As a refreshing break from Paul Schrader’s films about flawed-men-writing-and-turning-violent trilogy (First Reformed, The Card Counter, Master Gardener), there’s a bitter beauty much different within Oh, Canada. Though still poetic, there’s a freewheeling nature to how the picture bats around the lingering notions of regret and unease that fester with age. It’s the type of film that Schrader could easily pull off, being an old guy himself, but, wow, he still manages to surprise with some deeply moving and cerebral moments of stunning drama.
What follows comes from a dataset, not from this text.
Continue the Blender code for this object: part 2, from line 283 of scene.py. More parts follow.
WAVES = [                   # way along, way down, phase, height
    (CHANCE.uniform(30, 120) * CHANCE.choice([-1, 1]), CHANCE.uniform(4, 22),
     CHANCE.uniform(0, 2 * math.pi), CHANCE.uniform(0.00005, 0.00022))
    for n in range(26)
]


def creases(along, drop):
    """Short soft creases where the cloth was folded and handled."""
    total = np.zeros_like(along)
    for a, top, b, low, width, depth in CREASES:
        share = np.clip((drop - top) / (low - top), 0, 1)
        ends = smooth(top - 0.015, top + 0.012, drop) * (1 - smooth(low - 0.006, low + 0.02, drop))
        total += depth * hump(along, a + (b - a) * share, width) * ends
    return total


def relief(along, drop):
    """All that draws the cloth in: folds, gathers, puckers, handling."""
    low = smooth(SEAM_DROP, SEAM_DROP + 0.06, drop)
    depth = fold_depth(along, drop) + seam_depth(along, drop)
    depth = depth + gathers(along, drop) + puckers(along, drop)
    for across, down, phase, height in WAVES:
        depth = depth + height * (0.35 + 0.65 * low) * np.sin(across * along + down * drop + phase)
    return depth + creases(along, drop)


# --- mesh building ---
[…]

Richard Gere takes up the screen as the aged filmmaker Leo Fife, willing to appear on camera to tell his life story. In his twilight years, Leo realizes this might be the last time to speak openly about his history, much to the chagrin of his third wife, Emma (Uma Thurman), who is present throughout the filming. She knows Leo’s sordid past involving lost love and dodging the draft. She also knows he lies a lot, which might be why he wants her present for the filmed interview.
But Leo has spent so much of his life lying that the truth has become almost obscured in his memory. The film often diverts to flashbacks with a young Leo (Jacob Elordi) trying to find himself in the chaotic 1960s. But the visions keep shifting between various aspect ratios and colors. Even Gere stumbles into the role of Elordi a few times. So, what is the truth? Even the present feels like a mystery, as the old Leo finds himself getting lost in thought and losing track of who is or isn’t in the room with him. That creepy sense of uncertainty and losing your past can be felt in every scene.
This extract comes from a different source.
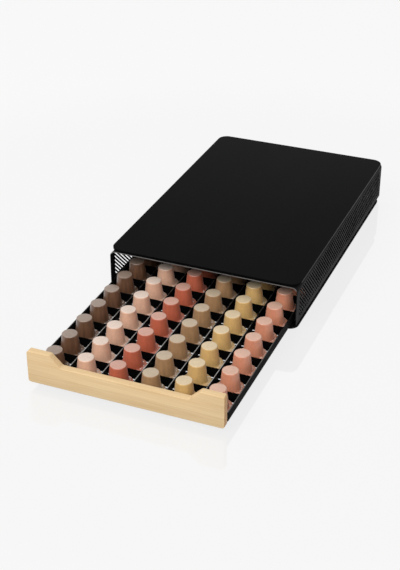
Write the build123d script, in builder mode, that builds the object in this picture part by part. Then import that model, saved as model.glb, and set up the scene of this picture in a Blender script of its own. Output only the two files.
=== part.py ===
from build123d import *
import math
import os

os.makedirs("parts", exist_ok=True)

# Coffee pod drawer, drawn half open. Millimetres.
# X runs across the drawer, Y from its front to its back, Z up.
# The origin is on the table, under the middle of the open object.

# ------------------------------------------------------------------ sizes
# pods: flanged cups that stand upside down on their rims
columns = 6
rows = 10
filled_rows = 8
pod_rim_diameter = 36.6
pod_rim_thickness = 0.9
pod_lid_diameter = 27.0
pod_lid_height = 1.6
pod_base_diameter = 26.8
pod_top_diameter = 20.8
pod_height = 28.0
pod_sides = 8
pod_colours = ["brown", "pink", "red", "olive", "yellow", "salmon"]

# cells: interlocking strips that keep the pods apart
divider_sheet = 1.0
divider_height = 11.0
divider_end_clearance = 0.2
notch_clearance = 0.1
row_clearance = 1.7
column_clearance = 3.2
side_clearance = 1.7
front_margin = 2.0

# drawer tray
tray_sheet = 1.0
tray_wall_height = 13.0
tray_corner_radius = 4.0
floor_slot_width = 3.0
floor_slot_bridge = 5.0
floor_slot_margin = 2.0
floor_slot_edge = 4.5

# bamboo front, with a dip for the fingers in its top edge
front_thickness = 10.0
front_height = 44.8
front_drop = 2.8
front_corner_chamfer = 1.2
front_edge_chamfer = 0.8
dip_depth = 14.7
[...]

There are familiar sensations that do come to Leo during this day-long interview. He acknowledges that the interviewing filmmaker, Malcolm (Michael Imperioli), is a former student who holds Leo in such a high regard. There’s a bitterness Leo has for this young fan when the discussion draws to an interviewing technique that Leo perfected. Also present on the set is Leo’s assistant, Sloan (Penelope Mitchell), a young woman who conjures ugly thoughts on his head. She reminds him of his first wife, considering Mitchell also plays this role. He views her as a ghost of the past, reborn to clean his soul for the best film. Leo is so bitter he starts wondering what this woman must think of his awful smell.
It’s fitting that on Leo’s deathbed, we get some closure as to the truth about his departure to Canada, seen through Malcolm more spying than filming directly. There is some comfort in this revelation but also a realization of why it remained hidden for so long. Leo’s odyssey was one of rebirth, where the past is too brutal to keep set in stone. There was so much regret within his lifetime, ranging from theft to dating his students. He told people one thing and did another. We choose to remember what we want, and Leo’s history remains personally jumbled, like a puzzle that seems to increase in pieces and get lost in the shuffle. Putting that puzzle together is challenging and mesmerizing to watch in its shaky assembly.
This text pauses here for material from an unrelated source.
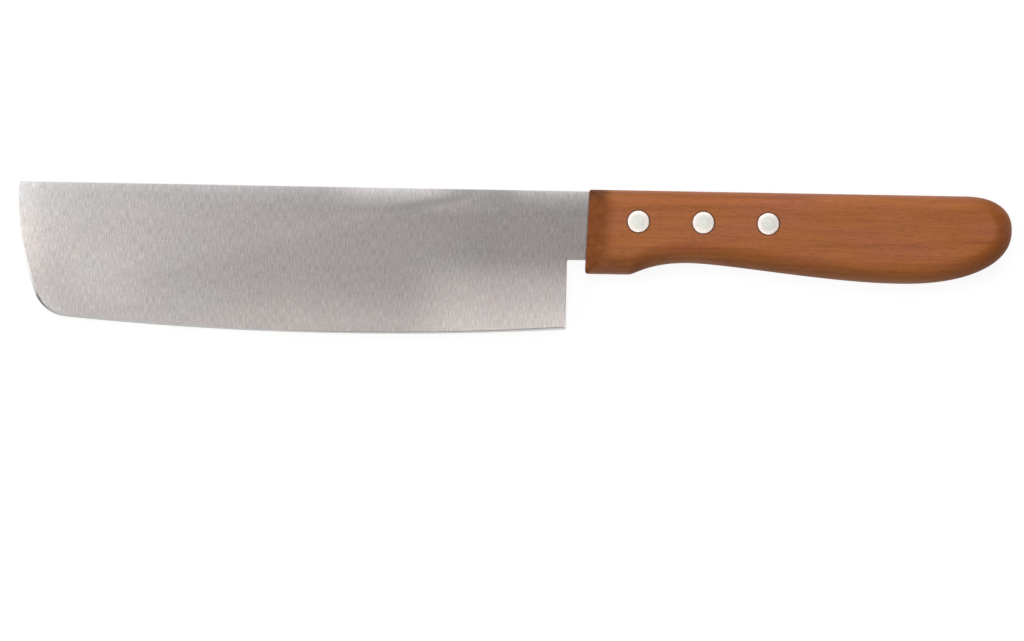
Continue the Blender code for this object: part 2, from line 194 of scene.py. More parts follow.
def turned(name, profile, centre):
    """Carry a profile of (radius, height) round an upright axis: (r cos a, r sin a, height)."""
    angle = np.arange(ROUND_SIDES) * (2 * math.pi / ROUND_SIDES)
    radius, height = (part[:, None] for part in profile.T)
    grid = np.stack(np.broadcast_arrays(centre[0] + radius * np.cos(angle),
                                        centre[1] + radius * np.sin(angle), height), axis=-1)
    return shell(name, grid)


def placed(name, data):
    """An object in the scene that shows a mesh, a lamp or a camera."""
    piece = bpy.data.objects.new(name, data)
    bpy.context.scene.collection.objects.link(piece)
    return piece


def cut(mesh, tools, sharp_angle):
    """The mesh with each tool's shape taken out of it."""
    work = placed(mesh.name, mesh)
    blocks = [placed(tool.name, tidied(tool, sharp_angle)) for tool in tools]
    for block in blocks:
        boolean = work.modifiers.new(block.name, "BOOLEAN")
        boolean.operation = "DIFFERENCE"
        boolean.solver = "EXACT"
        boolean.object = block
    bpy.context.view_layer.update()
    result = bpy.data.meshes.new_from_object(work.evaluated_get(bpy.context.evaluated_depsgraph_get()))
    name = mesh.name
    for item in (work, *blocks):
        bpy.data.meshes.remove(item.data)
    result.name = name
    return tidied(result, sharp_angle)


# %% [markdown]
# The blade's outline is one closed line. To lay a grid over it, the line is cut at two points, the
# front end of the spine and the far end of the tang, which leaves an edge side and a spine side. Both
# are walked at the same pace, and each column of the grid runs straight from one to the other. That
# takes the grid round the tall heel and down into the narrow neck without a fold, which columns
# at a fixed X could not do.

# %% Blade outline
BLADE_REACH = 0.1722          # handle front to the foremost point of the rounded end
BLADE_DEPTH = 0.04415         # spine to the lowest point of the belly
FRONT_RADIUS = 0.084          # large arc of the rounded end
FRONT_CREST = 0.004           # how far below the spine that arc reaches foremost
BELLY_RADIUS = 0.98           # long arc of the cutting edge
BELLY_LOW = 0.074             # distance in front of the handle of the belly's lowest point
TIP_CORNER = 0.011            # radius between the rounded end and the belly
SPINE_CORNER = 0.0008         # small radius at the front end of the spine
HEEL_SETBACK = 0.00645        # gap between the heel and the handle
HEEL_CORNER = 0.0005          # radius that breaks the heel's lower corner
NECK_DROP = 0.0208            # height of the neck that enters the handle
NOTCH_RADIUS = 0.0006         # inner corner between heel and neck
TANG_END = 0.0599             # handle front to the far end of the tang
TANG_END_DROP = 0.0136        # lower edge of the tang at its far end
TANG_CORNER = 0.005           # radius of the far end's lower corner
TANG_TOP_CORNER = 0.0003      # radius of its upper corner
TANG_STEP = 0.0010            # length over which the tang's top rises to the wood's

front = (FRONT_RADIUS - BLADE_REACH, -FRONT_CREST)
belly = (-BELLY_LOW, BELLY_RADIUS - BLADE_DEPTH)


def touching_centre(radius):
    """Centre of a circle of this radius in the corner of the front and belly arcs, touching both: it
    lies as far from each arc's centre as their radii differ."""
    front_reach, belly_reach = FRONT_RADIUS - radius, BELLY_RADIUS - radius
    apart = math.dist(front, belly)
    along = (front_reach ** 2 - belly_reach ** 2 + apart ** 2) / (2 * apart)
    aside = math.sqrt(front_reach ** 2 - along ** 2)
    way = ((belly[0] - front[0]) / apart, (belly[1] - front[1]) / apart)
    return (front[0] + way[0] * along - way[1] * aside, front[1] + way[1] * along + way[0] * aside)


def angle_at(centre, point):
    """Direction from a centre to a point, from 0 to a full turn."""
    return math.atan2(point[1] - centre[1], point[0] - centre[0]) % (4 * QUARTER)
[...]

Paul Schrader packs so much into Oh, Canada, about how we struggle to write the lives we want and the memories we choose to hold. Richard Gere delivers a career-best performance, on par with his previous collaboration with Schrader’s American Gigolo. It’s a film so sobering that it darts between the nostalgic recollections of young defiance and the decay of feeling so helpless that going to the bathroom feels humiliating. Schrader’s film manages to swirl all of that together with such earnest emotions that never make the movie so simplistic as either a mystery of memory or a contemplation of the past. There’s a constant challenge to the viewer to see beyond the facts and find the feelings that coat our histories with uncertainty, proving that Schrader’s filmmaking has aged like the finest wine. At a mere 90 minutes, it’s also a film that is so brisk and beautiful that you can drink full rather than patiently sip.